Descriptive Summary Statistics
Apart from data that were missing by design due to the complex booklet design that was used in the assessment overall, some student responses were not legible, some students produced so little text that it could not be assessed, and some students did not respond to their assigned tasks. All of these cases led to missing ratings, which accounted for 24.8% of the ratings in the HSA sample but only for 5.0% of the ratings in the MSA design. These magnitudes reflect the different mean achievement levels in these samples as well as a poorer match of the assigned tasks to the students in the HSA sample, who found some tasks at CEFR levels B1 and B2 too challenging and opted to skip them. As these missing data can be interpreted as unsuccessful attempts at the tasks, they were coded as “below pass.”
We first address the design factor raters. Table 4 shows the percentage of students who received a pass on the global rating for each of the 19 tasks by each of the 13 raters. We show the global rating here to conserve space. Table 4 also presents the expected a priori CEFR levels as provided by the task developers before the data were collected.
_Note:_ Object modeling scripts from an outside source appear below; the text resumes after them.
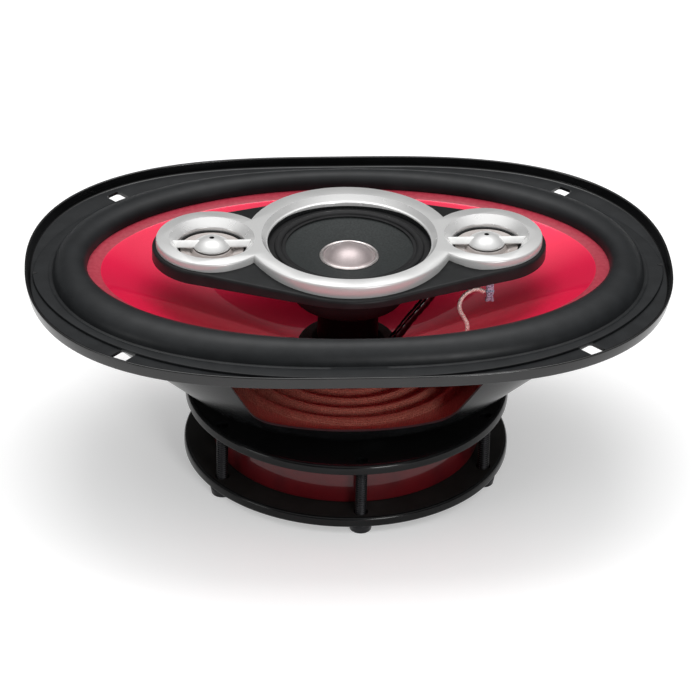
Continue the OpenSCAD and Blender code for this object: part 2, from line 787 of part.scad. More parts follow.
module tweeter_motor(side) {
    color("#6e7276")
        at_tweeter(side)
            translate([0, 0, HOUSING_BOTTOM + HOUSING_FLOOR])
                difference() {
                    cylinder(r = 11.4, h = 1.8);
                    translate([0, 0, 0.9])
                        difference() {
                            cylinder(r = 6.8, h = 2);
                            translate([0, 0, -1])
                                cylinder(r = 5.6, h = 4);
                        }
                }
}

module tweeter_clamp(side) {
    color("#1b1c1d")
        at_tweeter(side)
            ring(13.9, 12, HOUSING_BOTTOM + HOUSING_FLOOR, HOUSING_TOP - 0.1);
}

module tweeter_diaphragm(side) {
    z = HOUSING_BOTTOM + HOUSING_FLOOR + 2.5;
    color("#b5aaa5")
        at_tweeter(side)
            translate([0, 0, z])
                rotate_extrude()
                    polygon([[0, 1.15], [2.4, 0.95], [4.4, 0.45], [5.8, -0.1], [6.4, 0.1], [9.4, 0.7],
                        [11.6, 0.95], [11.6, 0.75], [9.4, 0.5], [6.4, -0.1], [5.8, -0.3], [4.4, 0.25],
                        [2.4, 0.75], [0, 0.95]]);
}

module tweeter_left_motor() { tweeter_motor(-1); }
module tweeter_left_clamp() { tweeter_clamp(-1); }
module tweeter_left_diaphragm() { tweeter_diaphragm(-1); }
module tweeter_right_motor() { tweeter_motor(1); }
module tweeter_right_clamp() { tweeter_clamp(1); }
module tweeter_right_diaphragm() { tweeter_diaphragm(1); }

// ---- pod wiring ----

module pod_terminal() {
    color("#b9bcc0")
        translate([48.4, -21.7, 0])
            cube([3.2, 2.4, HOUSING_BOTTOM]);
}

module pod_lead() {
    color("#b8735a")
        tube(smooth(POD_LEAD_ROUTE), 0.8);
}

module pod_wires() {
    color("#101010")
        for (dy = [-0.95, 0.95])
            tube(smooth([for (p = POD_WIRE_ROUTE) p + [0, dy, 0]]), 0.85);
}

basket_flange();
basket_wall_left();
basket_wall_right();
basket_floor();
basket_rivets();
top_plate();
magnet();
magnet_sleeve();
back_plate();
pole_piece();
assembly_screws();
post_bolt();
centre_post();
surround();
cone();
spider();
voice_coil_former();
voice_coil_winding();
dust_ring();
lead_eyelets();
tinsel_lead_left();
tinsel_lead_right();
terminal_board();
terminal_rivets();
terminal_blade_positive();
terminal_blade_negative();
crossover_capacitor();
pod_housing();
pod_trim();
midrange_can();
midrange_yoke();
midrange_magnet();
midrange_pole_disc();
midrange_cone();
midrange_surround();
midrange_dome();
midrange_coil();
tweeter_left_motor();
tweeter_left_clamp();
tweeter_left_diaphragm();
tweeter_right_motor();
tweeter_right_clamp();
tweeter_right_diaphragm();
pod_terminal();
pod_lead();
pod_wires();
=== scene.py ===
from math import acos, atan2, cos, hypot, pi, radians, sin, sqrt

import bmesh
import bpy
import numpy as np
from mathutils import Matrix, Vector


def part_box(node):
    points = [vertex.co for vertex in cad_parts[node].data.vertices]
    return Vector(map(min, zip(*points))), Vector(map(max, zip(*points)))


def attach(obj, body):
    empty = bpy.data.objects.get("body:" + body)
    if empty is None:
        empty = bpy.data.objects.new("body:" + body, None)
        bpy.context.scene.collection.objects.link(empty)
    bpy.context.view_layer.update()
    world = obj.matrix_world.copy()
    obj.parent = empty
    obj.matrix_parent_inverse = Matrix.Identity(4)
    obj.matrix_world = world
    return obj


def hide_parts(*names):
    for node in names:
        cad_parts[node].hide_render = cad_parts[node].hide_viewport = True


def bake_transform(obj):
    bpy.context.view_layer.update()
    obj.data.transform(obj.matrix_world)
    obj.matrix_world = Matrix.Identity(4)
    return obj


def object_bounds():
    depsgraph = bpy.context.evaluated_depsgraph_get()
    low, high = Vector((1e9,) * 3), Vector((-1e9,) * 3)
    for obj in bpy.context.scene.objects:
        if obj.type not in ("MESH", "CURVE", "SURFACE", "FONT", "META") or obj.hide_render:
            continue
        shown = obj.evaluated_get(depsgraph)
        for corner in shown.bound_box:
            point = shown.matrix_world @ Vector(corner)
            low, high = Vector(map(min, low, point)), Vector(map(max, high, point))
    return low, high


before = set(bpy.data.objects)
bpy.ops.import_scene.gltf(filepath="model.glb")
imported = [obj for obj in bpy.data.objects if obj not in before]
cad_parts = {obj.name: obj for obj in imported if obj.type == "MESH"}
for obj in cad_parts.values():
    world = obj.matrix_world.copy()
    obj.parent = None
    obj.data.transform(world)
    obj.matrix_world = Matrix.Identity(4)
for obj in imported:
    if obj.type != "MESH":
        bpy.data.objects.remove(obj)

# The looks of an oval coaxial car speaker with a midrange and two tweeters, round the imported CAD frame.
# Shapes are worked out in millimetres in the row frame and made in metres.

CAD_BOX = [[float(v) for v in corner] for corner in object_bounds()]
MM = 0.001
STEPS = 288
ANGLES = [2 * pi * k / STEPS for k in range(STEPS)]


def span(node):
    """Lowest and highest corner of a CAD node, in millimetres."""
    low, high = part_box(node)
    return [v / MM for v in low], [v / MM for v in high]


# ---- shapes ----


class Oval:
    """|x / half_x|^p + |y / half_y|^q = 1, as a radius in each direction."""

    def __init__(self, half_x, half_y, p=2.0, q=2.0):
        self.size = (half_x, half_y, p, q)

    def radius(self, angle):
        half_x, half_y, p, q = self.size
        if p == q == 2:
            return 1 / sqrt((cos(angle) / half_x) ** 2 + (sin(angle) / half_y) ** 2)
        low, high = 0.0, 200.0
        for _ in range(36):
            mid = (low + high) / 2
            out = (abs(mid * cos(angle)) / half_x) ** p + (abs(mid * sin(angle)) / half_y) ** q > 1
            low, high = (low, mid) if out else (mid, high)
        return low

    def ring(self, grow, z, angles=ANGLES):
        """Points round the oval, moved out by grow, at height z."""
        found = []
        for angle in angles:
            r = self.radius(angle) + grow
            found.append((r * cos(angle), r * sin(angle), z))
        return np.array(found)


def circle(r, z, steps=STEPS, x=0.0, y=0.0):
    turns = [2 * pi * k / steps for k in range(steps)]
    return np.array([(x + r * cos(a), y + r * sin(a), z) for a in turns])


def towards(a, b, distance):
    """Points moved from a towards b by a distance."""
    step = b - a
    length = np.linalg.norm(step, axis=1, keepdims=True)
    return a + step / np.maximum(length, 1e-9) * np.minimum(distance, 0.49 * length)


def rounded(corners, n=4, closed=True):
    """Rounds a section's corners. Each corner is (ring of points, length cut off each side)."""
    found = []
    count = len(corners)
    for i, (ring, cut) in enumerate(corners):
        if cut == 0 or (not closed and i in (0, count - 1)):
            found.append(ring)
            continue
        a = towards(ring, corners[i - 1][0], cut)
        b = towards(ring, corners[(i + 1) % count][0], cut)
        for k in range(n + 1):
            t = k / n
            found.append((1 - t) ** 2 * a + 2 * t * (1 - t) * ring + t * t * b)
    return found


def skin(rings, closed_ring=True, closed_section=True, caps=False):
    """Vertices and faces over rings of equal length."""
    n, k = len(rings[0]), len(rings)
    verts = np.concatenate(rings)
    faces = []
    for j in range(k if closed_section else k - 1):
        for i in range(n if closed_ring else n - 1):
            a, b = j * n + i, j * n + (i + 1) % n
            c, d = ((j + 1) % k) * n + i, ((j + 1) % k) * n + (i + 1) % n
            faces.append((a, b, d, c))
    if caps and closed_ring:
        faces.append(tuple(range(n)))
        faces.append(tuple((k - 1) * n + i for i in reversed(range(n))))
    if caps and not closed_ring:
        faces.append(tuple(j * n for j in range(k)))
        faces.append(tuple(j * n + n - 1 for j in reversed(range(k))))
    return verts, faces


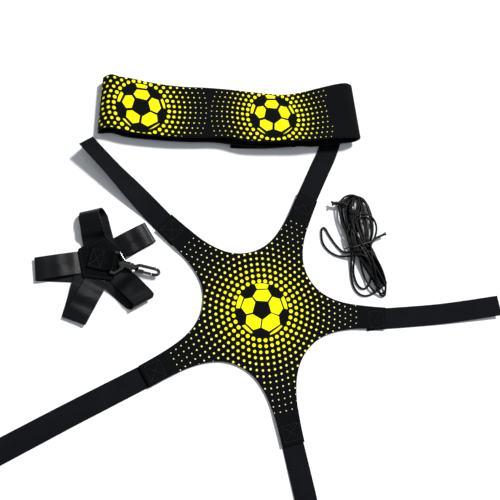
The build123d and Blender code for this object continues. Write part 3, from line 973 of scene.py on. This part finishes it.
def panel_low(x, y):
    ripple = 0.5 + 0.5 * sin(x / 21 + 1.3) * sin(y / 26 - 0.4)
    return arm_rise(x, y) + 0.35 * ripple


def panel_high(x, y):
    return panel_low(x, y) + PANEL_THICK


panel = slab("harness_neoprene", star_outline(), (0.0, 0.0), panel_low, panel_high, edge=0.8, rings=46,
             material=PANEL_MATERIAL)
finish_piece(panel, "harness", "neoprene_print", "harness_panel")


def arm_stitches(index):
    """A sewn box with a cross through it, on top of an arm's end."""
    corners = []
    for along, side in ((-22, -9.5), (-4, -9.5), (-4, 9.5), (-22, 9.5)):
        plan = tips[index] + polar(along, STRAP_ANGLES[index]) + polar(side, STRAP_ANGLES[index] + 90)
        corners.append(plan)

    def sewn(a, b):
        line = []
        for k in range(9):
            plan = a.lerp(b, k / 8)
            line.append((plan.x, plan.y, panel_high(plan.x, plan.y) + 0.02))
        return line

    a, b, c, d = corners
    return [sewn(a, b), sewn(b, c), sewn(c, d), sewn(d, a), sewn(a, c), sewn(b, d)]


arm_lines = [line for index in range(5) for line in arm_stitches(index)]
finish_piece(stitching("arm_stitching", arm_lines), "harness", "neoprene_print")


# ---- straps and their hook tapes ----
# plan bends of the straps that bend: (share of its length, offset to its left)
FLAT = [(0.0, 0.0), (1.0, 0.0)]
STRAP_BENDS = {
    3: [(0.0, 0.0), (0.25, -1.2), (0.55, -1.6), (1.0, 0.8)],
    4: [(0.0, 0.0), (0.5, 0.4), (1.0, 0.0)],
    5: [(0.0, 0.0), (0.5, -0.5), (1.0, 0.0)],
}
# middle height of each strap from its fold: (share of its length, height)
STRAP_HEIGHTS = {
    1: [(0.0, 0.7), (0.12, 1.15), (0.42, 4.8), (0.70, 8.2), (1.0, 12.6)],
    3: [(0.0, 0.7), (0.12, 0.8), (0.45, 1.4), (0.72, 3.4), (1.0, 6.6)],
    4: [(0.0, 0.7), (0.3, 1.2), (0.5, 0.95), (0.66, 1.68), (0.84, 1.68), (1.0, 1.68)],
    5: [(0.0, 0.7), (0.3, 1.3), (0.5, 0.95), (0.67, 1.68), (0.84, 1.68), (1.0, 1.68)],
}
# roll of each strap about its own length, left edge up: (share of its length, degrees)
STRAP_ROLLS = {1: [(0.0, 0.0), (0.16, 1.0), (0.42, 18.0), (0.62, 31.0), (1.0, 34.0)]}


# strap 2 turns under the belt
TURNING_STRAP = 2
TURN_AT = 78.0
TURNED_ANGLE = 79.0
TURN_EASE = 14.0


def strap_line(number):
    """Middle line of a strap from its sewn root to its end, as control points."""
    angle, length, fold = STRAP_ANGLES[number - 1], STRAP_LENGTHS[number - 1], folds[number - 1]
    backward = (-SEWN_OVERLAP - HINGE_GAP + 0.5, -HINGE_GAP - 12, -HINGE_GAP)
    points = [raised(polar(distance, angle, fold), LYING) for distance in backward]
    if number == TURNING_STRAP:
        turn = polar(TURN_AT, angle, fold)
        end = polar(length - TURN_AT, TURNED_ANGLE, turn)
        plans = [polar(20, angle, fold), polar(40, angle, fold), polar(-TURN_EASE, angle, turn),
                 polar(TURN_EASE, TURNED_ANGLE, turn), turn.lerp(end, 0.6), end]
        return points + [raised(plan, LYING) for plan in plans]
    bend = curve_through([(s * 100, o, 0) for s, o in STRAP_BENDS.get(number, FLAT)])[0]
    for share, height in STRAP_HEIGHTS[number]:
        place = polar(length * share, angle, fold) + polar(bend(share).y, angle + 90)
        points.append(raised(place, height))
    return points


def strap_frame(at, share, total, rolls):
    """A function from distance along a strap to its place, leftward and upward directions."""
    roll_at = curve_through([(s * 100, degrees_up, 0) for s, degrees_up in rolls])[0]

    def at_distance(u):
        here = at(share(u))
        ahead = (at(share(u + 0.5)) - at(share(u - 0.5))).normalized()
        level = Vector((-ahead.y, ahead.x, 0)).normalized()
        up = ahead.cross(level)
        strap_share = (u - SEWN_OVERLAP) / (total - SEWN_OVERLAP)
        roll = radians(roll_at(strap_share).y)
        return here, level * cos(roll) + up * sin(roll), up * cos(roll) - level * sin(roll), ahead

    return at_distance


def tape_along(name, points, width, thick, edge, material, step=2.0, count=10, lift=0.0, start=0.0, end=None,
               rolls=FLAT):
    """A flat tape along a line. lift moves it off the line, along its normal."""
    at, share, total = measured_line(points)
    end = total if end is None else end
    frame_at = strap_frame(at, share, total, rolls)

    def point(u, v):
        here, left, up, _ = frame_at(u)
        return here + left * v + up * lift

    us = evenly(start, end, step)
    us[1:1] = [start + 1.5 * edge]
    us[-1:-1] = [end - 1.5 * edge]
    return cloth_piece(name, point, us, across(width, edge, count), thick, edge, material)


# each strap's hook tape: (its length, its distance from the strap's end)
HOOK_TAPES = {1: (32.0, 3.0), 2: (45.0, 4.0), 3: (32.0, 3.0), 4: (45.0, 4.0), 5: (45.0, 4.0)}
HOOK_WIDTH = 22.0
HOOK_THICK = 0.5
HOOK_PITCH = 1.7
HOOK_TALL = 0.4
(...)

As Table 4 shows, the variation among the raters in terms of marginal percentages correct across all tasks within a particular student sample is relatively small with a few exceptions such as Rater 1 and Rater 2 in the MSA design, who gave, on average, much higher ratings than the other raters. The average ratings for each sample across all tasks and raters (i.e., .37 for the HSA sample and .63 for the MSA sample) reflect the expected proficiency difference of students in the two samples.3
2.2 Percentage of Student Responses Classified as “Pass” by Sample, Task, and Rater
On the task side, tasks that were classified into lower CEFR proficiency levels had higher marginal “pass” proportions across raters and vice versa; the only exception is Task 12 in the MSA sample, the empirical characteristics of which are more similar to tasks at Level A2. Despite this desirable ordering of the tasks, Tasks 13, 17, and 19 did not function very well in the HSA sample, whereas Tasks 7, 11, and 18 did not function well in the MSA sample from a discriminatory perspective. With the exception of Task 7, which was too easy in the MSA sample (i.e., % “pass” = .99), the other five tasks were too difficult in their respective samples (i.e., % “pass” ≤ .11), thus providing little discriminatory information about students.